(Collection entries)

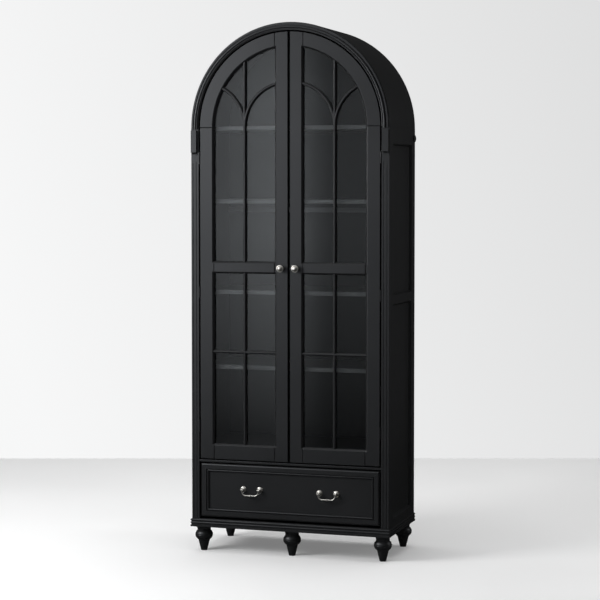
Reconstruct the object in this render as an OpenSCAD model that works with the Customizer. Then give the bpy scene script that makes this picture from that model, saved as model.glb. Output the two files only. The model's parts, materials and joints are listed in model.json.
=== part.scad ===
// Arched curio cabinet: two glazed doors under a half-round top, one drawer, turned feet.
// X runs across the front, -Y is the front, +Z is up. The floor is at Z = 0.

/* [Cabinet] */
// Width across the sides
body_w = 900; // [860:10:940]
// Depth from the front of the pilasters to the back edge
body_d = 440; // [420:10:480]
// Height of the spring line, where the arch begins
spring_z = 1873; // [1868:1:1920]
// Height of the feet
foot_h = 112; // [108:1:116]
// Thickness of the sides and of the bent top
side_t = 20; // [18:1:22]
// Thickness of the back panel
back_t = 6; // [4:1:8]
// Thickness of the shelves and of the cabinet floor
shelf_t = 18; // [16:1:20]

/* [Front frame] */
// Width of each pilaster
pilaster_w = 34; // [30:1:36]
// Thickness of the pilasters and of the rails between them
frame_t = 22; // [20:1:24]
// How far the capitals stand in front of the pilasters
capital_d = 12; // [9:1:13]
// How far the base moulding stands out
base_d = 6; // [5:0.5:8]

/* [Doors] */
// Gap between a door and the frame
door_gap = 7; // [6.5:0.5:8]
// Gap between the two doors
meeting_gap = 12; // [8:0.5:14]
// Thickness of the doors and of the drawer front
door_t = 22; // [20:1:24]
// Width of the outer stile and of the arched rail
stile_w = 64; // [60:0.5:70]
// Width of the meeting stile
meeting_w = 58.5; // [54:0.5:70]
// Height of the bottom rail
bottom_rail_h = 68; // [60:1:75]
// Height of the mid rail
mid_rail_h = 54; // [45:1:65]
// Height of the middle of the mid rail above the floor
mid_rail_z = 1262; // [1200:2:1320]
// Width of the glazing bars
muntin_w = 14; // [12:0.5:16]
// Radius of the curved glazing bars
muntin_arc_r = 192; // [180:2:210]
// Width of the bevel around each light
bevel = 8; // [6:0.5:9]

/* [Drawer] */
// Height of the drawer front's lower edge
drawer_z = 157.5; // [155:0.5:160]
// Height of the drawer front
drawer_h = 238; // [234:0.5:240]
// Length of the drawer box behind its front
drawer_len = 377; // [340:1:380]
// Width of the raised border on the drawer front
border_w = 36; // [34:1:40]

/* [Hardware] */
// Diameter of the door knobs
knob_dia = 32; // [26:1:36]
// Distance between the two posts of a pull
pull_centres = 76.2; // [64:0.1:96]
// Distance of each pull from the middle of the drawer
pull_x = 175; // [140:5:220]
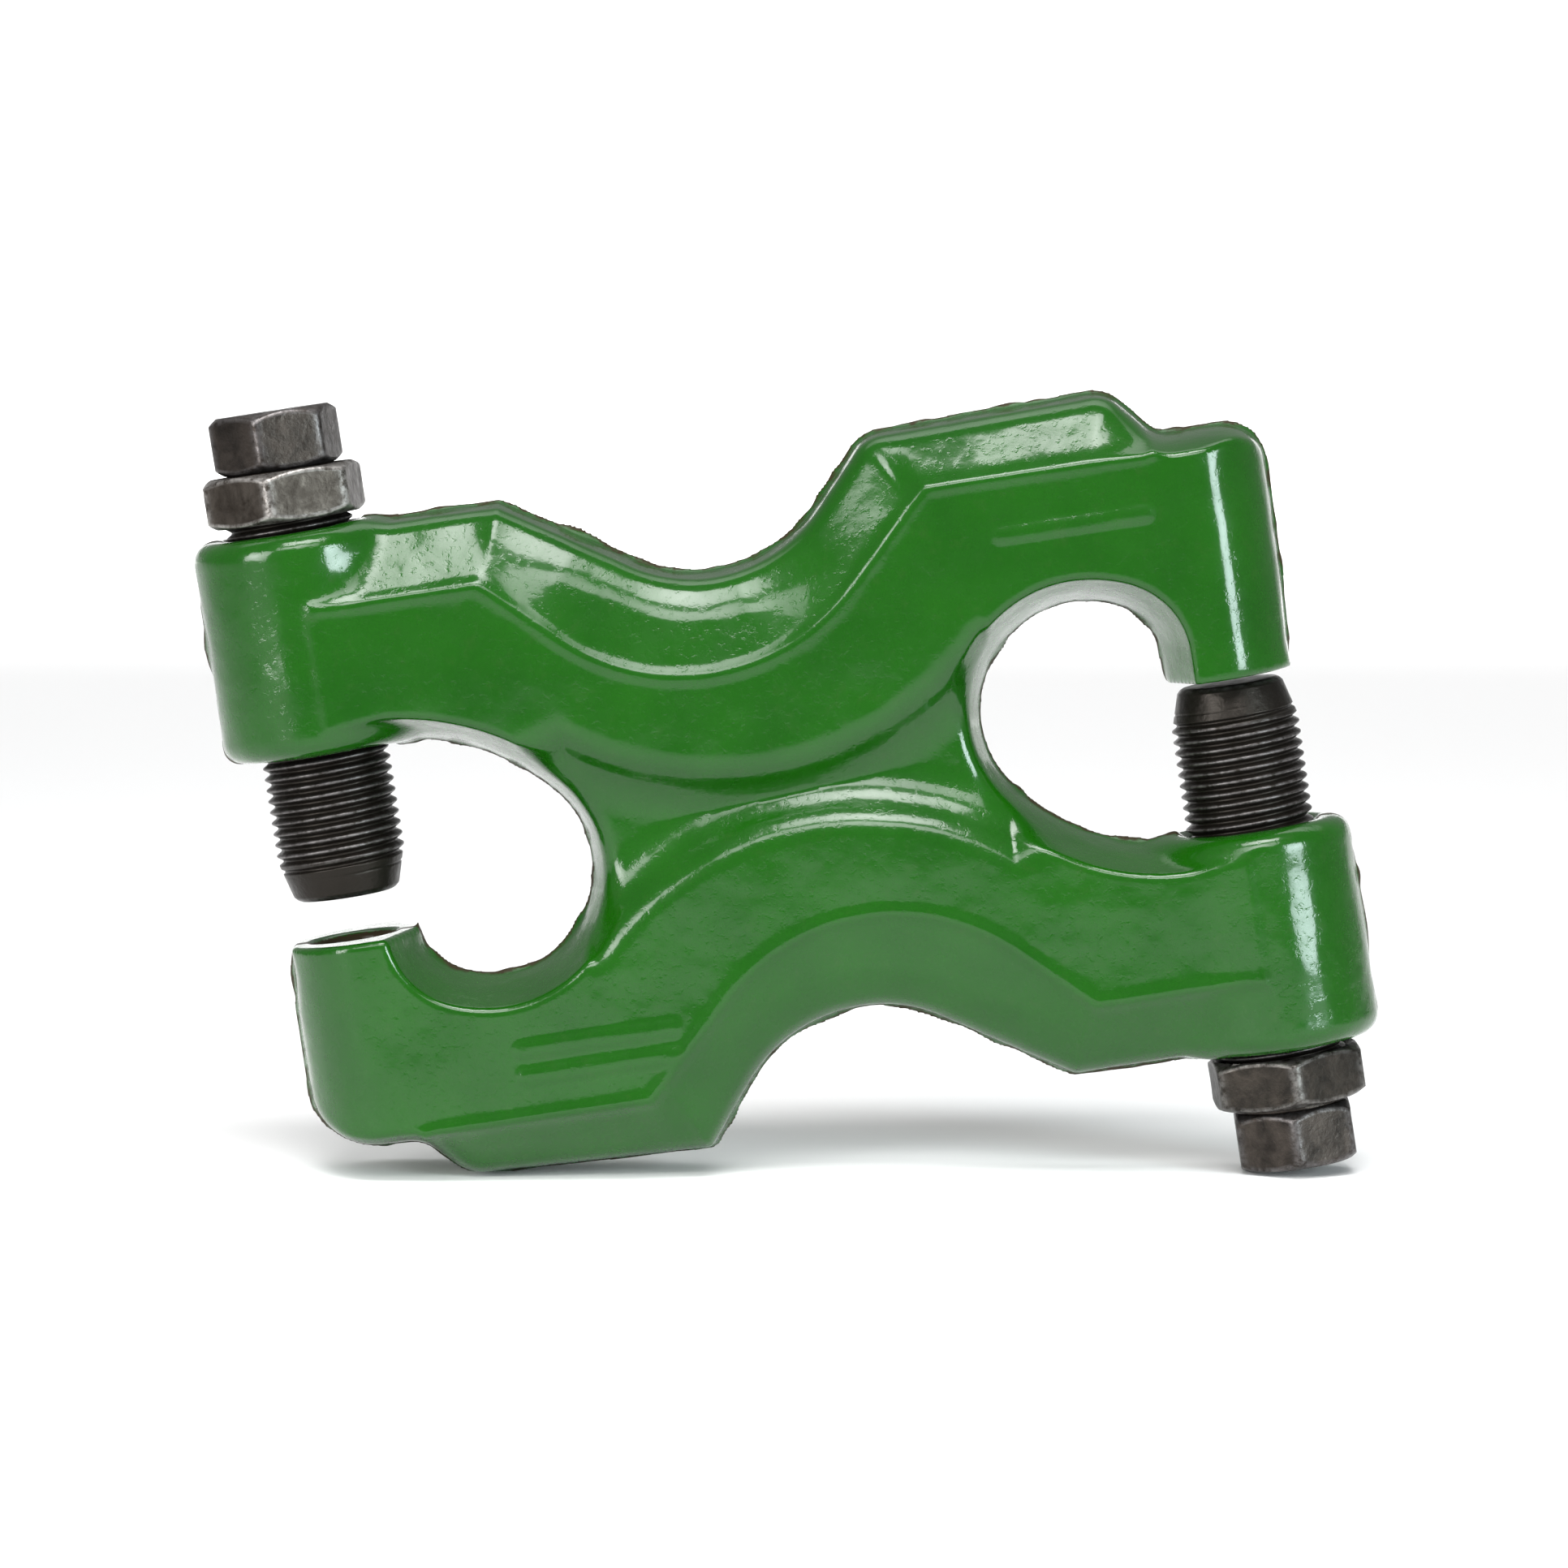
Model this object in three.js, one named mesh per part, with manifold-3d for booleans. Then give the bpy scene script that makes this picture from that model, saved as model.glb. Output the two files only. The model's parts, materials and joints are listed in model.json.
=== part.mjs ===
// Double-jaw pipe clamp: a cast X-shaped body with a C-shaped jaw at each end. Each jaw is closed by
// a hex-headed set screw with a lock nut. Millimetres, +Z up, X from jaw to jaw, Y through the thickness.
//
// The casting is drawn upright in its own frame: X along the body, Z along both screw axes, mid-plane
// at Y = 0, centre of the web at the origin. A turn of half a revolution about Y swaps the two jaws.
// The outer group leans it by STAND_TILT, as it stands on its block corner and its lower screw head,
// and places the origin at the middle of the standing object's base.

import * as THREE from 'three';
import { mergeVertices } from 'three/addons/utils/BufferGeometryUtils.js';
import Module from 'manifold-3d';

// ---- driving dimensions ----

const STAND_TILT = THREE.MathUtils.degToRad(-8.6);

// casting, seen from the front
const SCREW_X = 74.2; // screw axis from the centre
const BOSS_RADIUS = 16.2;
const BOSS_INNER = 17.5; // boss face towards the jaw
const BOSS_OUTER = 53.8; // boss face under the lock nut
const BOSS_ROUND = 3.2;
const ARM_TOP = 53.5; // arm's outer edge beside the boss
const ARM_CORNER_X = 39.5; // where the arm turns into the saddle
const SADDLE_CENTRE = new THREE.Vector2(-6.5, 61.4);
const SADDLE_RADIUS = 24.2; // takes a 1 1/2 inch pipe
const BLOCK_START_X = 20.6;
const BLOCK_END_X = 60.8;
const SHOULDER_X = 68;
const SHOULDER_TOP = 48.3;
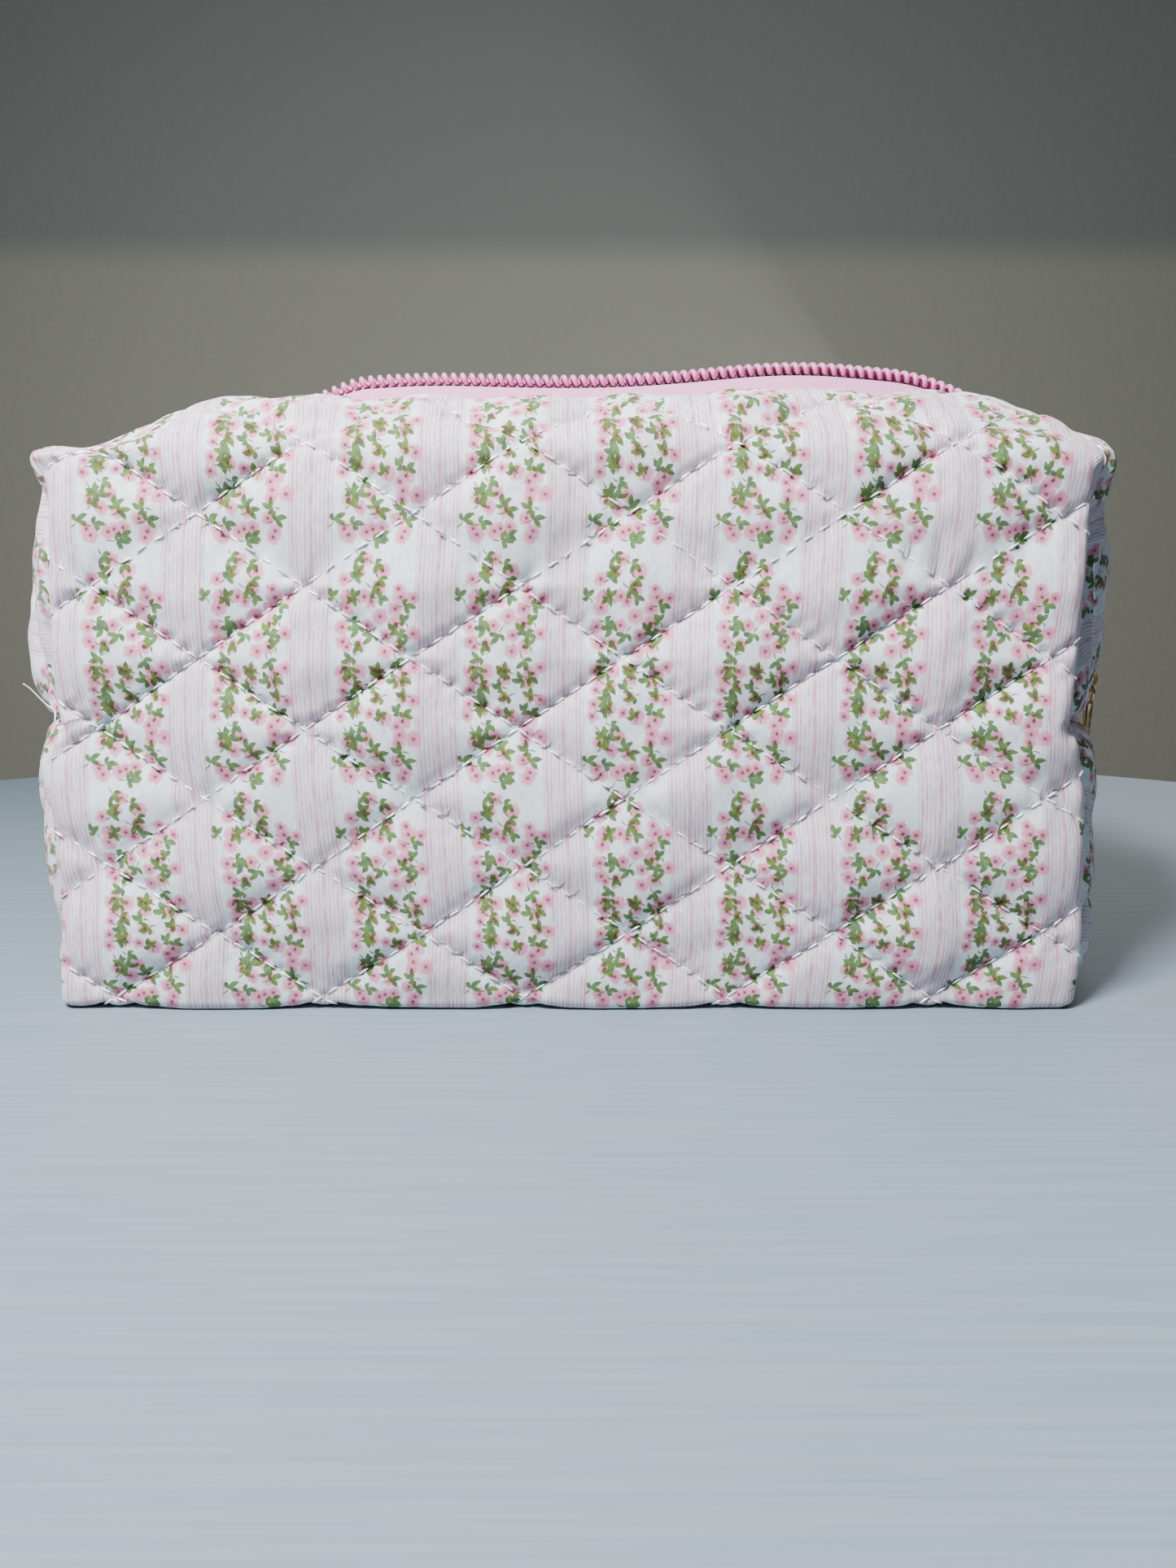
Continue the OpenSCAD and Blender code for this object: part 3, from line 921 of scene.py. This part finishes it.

• Task objective: Would you give again, word for word, every line from the one with "Model this object" through the final line of the listing above?

• Response to this task:
Model this object in three.js, one named mesh per part, with manifold-3d for booleans. Then give the bpy scene script that makes this picture from that model, saved as model.glb. Output the two files only. The model's parts, materials and joints are listed in model.json.
=== part.mjs ===
// Double-jaw pipe clamp: a cast X-shaped body with a C-shaped jaw at each end. Each jaw is closed by
// a hex-headed set screw with a lock nut. Millimetres, +Z up, X from jaw to jaw, Y through the thickness.
//
// The casting is drawn upright in its own frame: X along the body, Z along both screw axes, mid-plane
// at Y = 0, centre of the web at the origin. A turn of half a revolution about Y swaps the two jaws.
// The outer group leans it by STAND_TILT, as it stands on its block corner and its lower screw head,
// and places the origin at the middle of the standing object's base.

import * as THREE from 'three';
import { mergeVertices } from 'three/addons/utils/BufferGeometryUtils.js';
import Module from 'manifold-3d';

// ---- driving dimensions ----

const STAND_TILT = THREE.MathUtils.degToRad(-8.6);

// casting, seen from the front
const SCREW_X = 74.2; // screw axis from the centre
const BOSS_RADIUS = 16.2;
const BOSS_INNER = 17.5; // boss face towards the jaw
const BOSS_OUTER = 53.8; // boss face under the lock nut
const BOSS_ROUND = 3.2;
const ARM_TOP = 53.5; // arm's outer edge beside the boss
const ARM_CORNER_X = 39.5; // where the arm turns into the saddle
const SADDLE_CENTRE = new THREE.Vector2(-6.5, 61.4);
const SADDLE_RADIUS = 24.2; // takes a 1 1/2 inch pipe
const BLOCK_START_X = 20.6;
const BLOCK_END_X = 60.8;
const SHOULDER_X = 68;
const SHOULDER_TOP = 48.3;
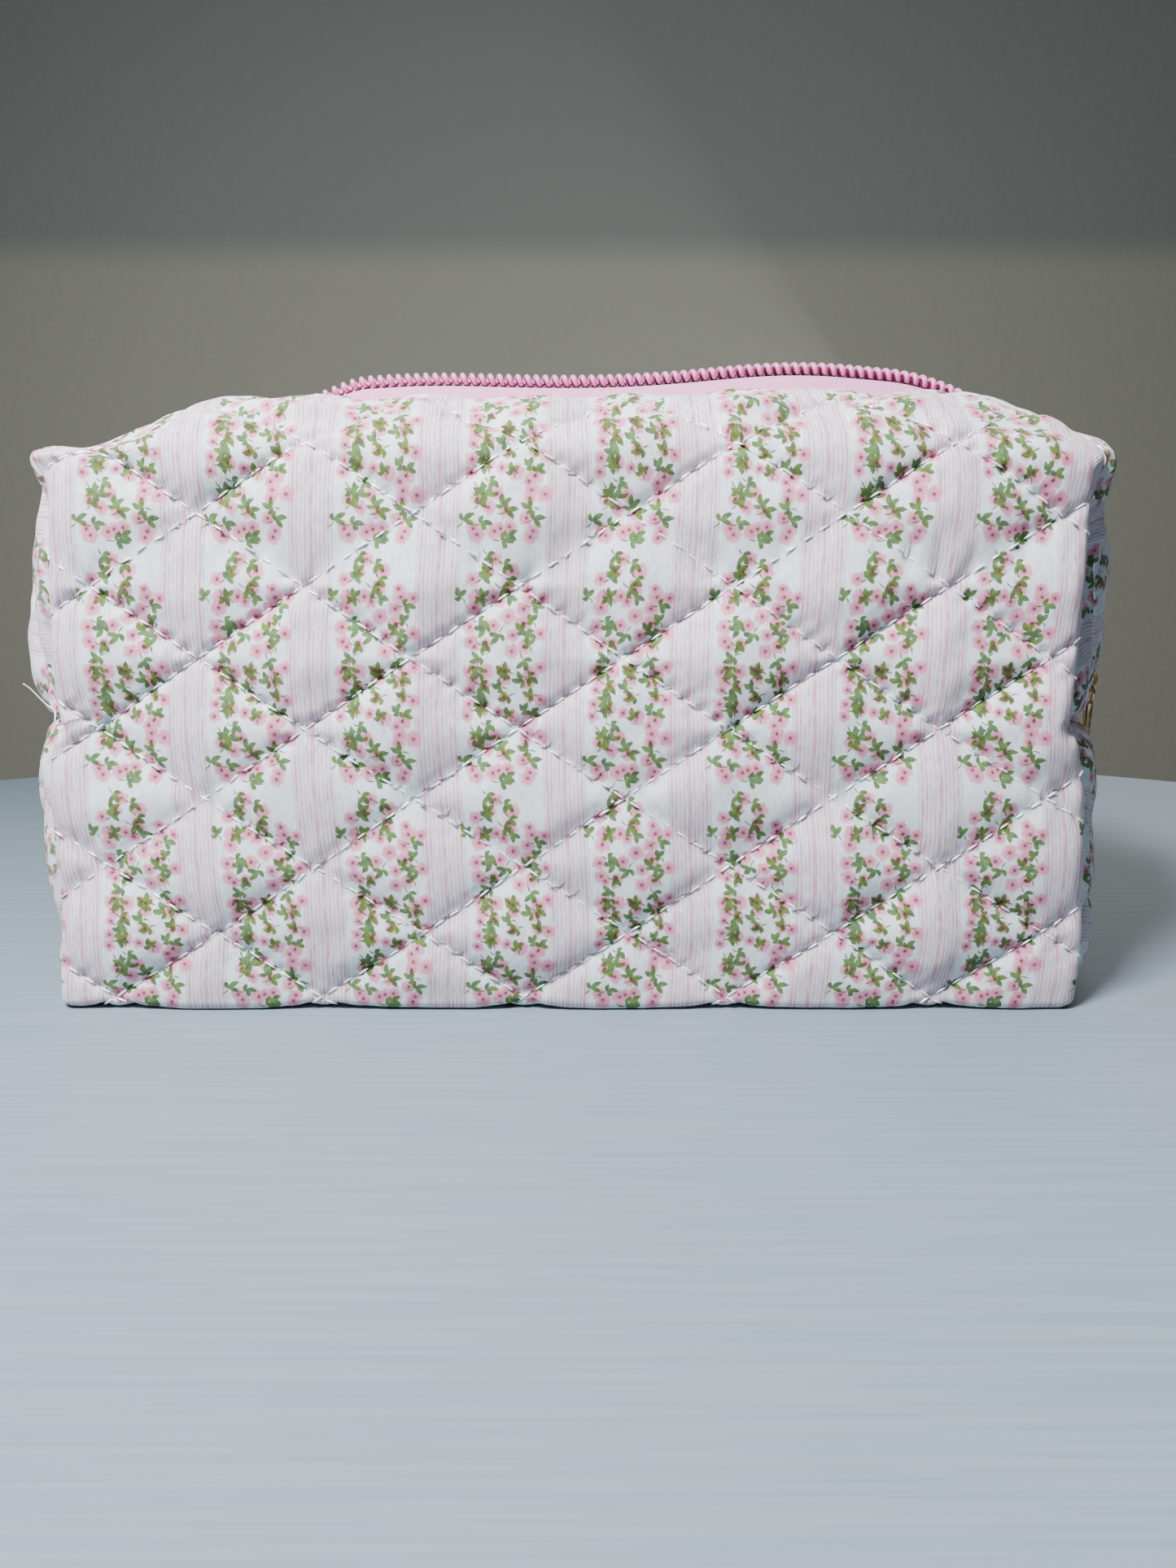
Continue the OpenSCAD and Blender code for this object: part 3, from line 921 of scene.py. This part finishes it.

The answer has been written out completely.